◆ **Task objective**: Please copy all the lines that follow, word for word.

◆ **Supplied material**:
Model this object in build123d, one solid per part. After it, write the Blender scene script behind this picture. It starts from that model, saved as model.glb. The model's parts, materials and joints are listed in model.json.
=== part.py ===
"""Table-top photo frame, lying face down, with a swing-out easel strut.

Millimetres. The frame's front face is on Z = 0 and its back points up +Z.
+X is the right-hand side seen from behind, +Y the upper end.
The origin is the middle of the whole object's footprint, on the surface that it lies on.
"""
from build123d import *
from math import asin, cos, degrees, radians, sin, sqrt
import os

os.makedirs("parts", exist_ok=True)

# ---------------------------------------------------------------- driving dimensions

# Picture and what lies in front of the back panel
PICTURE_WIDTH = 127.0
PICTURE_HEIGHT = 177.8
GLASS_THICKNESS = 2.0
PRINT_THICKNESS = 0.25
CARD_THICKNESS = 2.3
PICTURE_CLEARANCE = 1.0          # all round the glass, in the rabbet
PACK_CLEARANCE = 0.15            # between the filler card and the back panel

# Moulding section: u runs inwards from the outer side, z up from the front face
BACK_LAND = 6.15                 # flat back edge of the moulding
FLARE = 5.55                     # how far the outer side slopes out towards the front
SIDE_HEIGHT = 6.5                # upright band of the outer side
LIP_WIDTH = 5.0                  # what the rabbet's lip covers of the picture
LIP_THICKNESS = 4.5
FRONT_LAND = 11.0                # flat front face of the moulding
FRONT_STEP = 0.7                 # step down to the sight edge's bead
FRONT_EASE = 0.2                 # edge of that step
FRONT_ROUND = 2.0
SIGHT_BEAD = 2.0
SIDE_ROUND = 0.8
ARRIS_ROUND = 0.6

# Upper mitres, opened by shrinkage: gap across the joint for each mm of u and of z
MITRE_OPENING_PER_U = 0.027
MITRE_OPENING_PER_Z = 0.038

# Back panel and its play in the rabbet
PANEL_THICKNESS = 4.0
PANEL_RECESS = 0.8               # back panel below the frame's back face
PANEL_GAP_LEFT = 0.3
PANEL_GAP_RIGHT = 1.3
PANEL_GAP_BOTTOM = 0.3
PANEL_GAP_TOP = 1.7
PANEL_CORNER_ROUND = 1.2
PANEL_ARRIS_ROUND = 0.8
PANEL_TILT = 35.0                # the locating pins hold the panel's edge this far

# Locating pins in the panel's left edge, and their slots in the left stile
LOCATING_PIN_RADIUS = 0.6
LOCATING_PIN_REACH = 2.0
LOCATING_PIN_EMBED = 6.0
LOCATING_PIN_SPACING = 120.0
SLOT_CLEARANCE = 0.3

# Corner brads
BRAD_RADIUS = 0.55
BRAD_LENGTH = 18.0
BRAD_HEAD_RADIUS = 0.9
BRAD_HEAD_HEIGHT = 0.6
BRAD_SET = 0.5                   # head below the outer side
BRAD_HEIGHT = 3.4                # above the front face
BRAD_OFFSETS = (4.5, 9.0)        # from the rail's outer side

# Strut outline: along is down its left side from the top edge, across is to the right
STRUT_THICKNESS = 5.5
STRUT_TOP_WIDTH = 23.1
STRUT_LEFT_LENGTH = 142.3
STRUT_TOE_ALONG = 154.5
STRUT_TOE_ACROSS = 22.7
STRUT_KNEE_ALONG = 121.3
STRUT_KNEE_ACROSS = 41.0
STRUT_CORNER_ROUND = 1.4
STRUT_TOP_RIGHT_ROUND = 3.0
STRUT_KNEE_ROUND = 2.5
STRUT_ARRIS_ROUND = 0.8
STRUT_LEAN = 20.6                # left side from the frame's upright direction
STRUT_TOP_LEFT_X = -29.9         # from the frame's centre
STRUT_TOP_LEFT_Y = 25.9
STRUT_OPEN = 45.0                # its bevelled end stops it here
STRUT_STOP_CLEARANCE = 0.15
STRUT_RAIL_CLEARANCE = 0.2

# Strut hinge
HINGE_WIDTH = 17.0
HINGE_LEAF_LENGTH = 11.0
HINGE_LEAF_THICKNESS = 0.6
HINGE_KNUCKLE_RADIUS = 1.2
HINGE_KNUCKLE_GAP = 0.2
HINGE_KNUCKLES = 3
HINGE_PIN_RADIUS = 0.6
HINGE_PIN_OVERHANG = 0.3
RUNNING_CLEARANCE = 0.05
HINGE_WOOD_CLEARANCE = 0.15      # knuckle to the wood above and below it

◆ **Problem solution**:
Model this object in build123d, one solid per part. After it, write the Blender scene script behind this picture. It starts from that model, saved as model.glb. The model's parts, materials and joints are listed in model.json.
=== part.py ===
"""Table-top photo frame, lying face down, with a swing-out easel strut.

Millimetres. The frame's front face is on Z = 0 and its back points up +Z.
+X is the right-hand side seen from behind, +Y the upper end.
The origin is the middle of the whole object's footprint, on the surface that it lies on.
"""
from build123d import *
from math import asin, cos, degrees, radians, sin, sqrt
import os

os.makedirs("parts", exist_ok=True)

# ---------------------------------------------------------------- driving dimensions

# Picture and what lies in front of the back panel
PICTURE_WIDTH = 127.0
PICTURE_HEIGHT = 177.8
GLASS_THICKNESS = 2.0
PRINT_THICKNESS = 0.25
CARD_THICKNESS = 2.3
PICTURE_CLEARANCE = 1.0          # all round the glass, in the rabbet
PACK_CLEARANCE = 0.15            # between the filler card and the back panel

# Moulding section: u runs inwards from the outer side, z up from the front face
BACK_LAND = 6.15                 # flat back edge of the moulding
FLARE = 5.55                     # how far the outer side slopes out towards the front
SIDE_HEIGHT = 6.5                # upright band of the outer side
LIP_WIDTH = 5.0                  # what the rabbet's lip covers of the picture
LIP_THICKNESS = 4.5
FRONT_LAND = 11.0                # flat front face of the moulding
FRONT_STEP = 0.7                 # step down to the sight edge's bead
FRONT_EASE = 0.2                 # edge of that step
FRONT_ROUND = 2.0
SIGHT_BEAD = 2.0
SIDE_ROUND = 0.8
ARRIS_ROUND = 0.6

# Upper mitres, opened by shrinkage: gap across the joint for each mm of u and of z
MITRE_OPENING_PER_U = 0.027
MITRE_OPENING_PER_Z = 0.038

# Back panel and its play in the rabbet
PANEL_THICKNESS = 4.0
PANEL_RECESS = 0.8               # back panel below the frame's back face
PANEL_GAP_LEFT = 0.3
PANEL_GAP_RIGHT = 1.3
PANEL_GAP_BOTTOM = 0.3
PANEL_GAP_TOP = 1.7
PANEL_CORNER_ROUND = 1.2
PANEL_ARRIS_ROUND = 0.8
PANEL_TILT = 35.0                # the locating pins hold the panel's edge this far

# Locating pins in the panel's left edge, and their slots in the left stile
LOCATING_PIN_RADIUS = 0.6
LOCATING_PIN_REACH = 2.0
LOCATING_PIN_EMBED = 6.0
LOCATING_PIN_SPACING = 120.0
SLOT_CLEARANCE = 0.3

# Corner brads
BRAD_RADIUS = 0.55
BRAD_LENGTH = 18.0
BRAD_HEAD_RADIUS = 0.9
BRAD_HEAD_HEIGHT = 0.6
BRAD_SET = 0.5                   # head below the outer side
BRAD_HEIGHT = 3.4                # above the front face
BRAD_OFFSETS = (4.5, 9.0)        # from the rail's outer side

# Strut outline: along is down its left side from the top edge, across is to the right
STRUT_THICKNESS = 5.5
STRUT_TOP_WIDTH = 23.1
STRUT_LEFT_LENGTH = 142.3
STRUT_TOE_ALONG = 154.5
STRUT_TOE_ACROSS = 22.7
STRUT_KNEE_ALONG = 121.3
STRUT_KNEE_ACROSS = 41.0
STRUT_CORNER_ROUND = 1.4
STRUT_TOP_RIGHT_ROUND = 3.0
STRUT_KNEE_ROUND = 2.5
STRUT_ARRIS_ROUND = 0.8
STRUT_LEAN = 20.6                # left side from the frame's upright direction
STRUT_TOP_LEFT_X = -29.9         # from the frame's centre
STRUT_TOP_LEFT_Y = 25.9
STRUT_OPEN = 45.0                # its bevelled end stops it here
STRUT_STOP_CLEARANCE = 0.15
STRUT_RAIL_CLEARANCE = 0.2

# Strut hinge
HINGE_WIDTH = 17.0
HINGE_LEAF_LENGTH = 11.0
HINGE_LEAF_THICKNESS = 0.6
HINGE_KNUCKLE_RADIUS = 1.2
HINGE_KNUCKLE_GAP = 0.2
HINGE_KNUCKLES = 3
HINGE_PIN_RADIUS = 0.6
HINGE_PIN_OVERHANG = 0.3
RUNNING_CLEARANCE = 0.05
HINGE_WOOD_CLEARANCE = 0.15      # knuckle to the wood above and below it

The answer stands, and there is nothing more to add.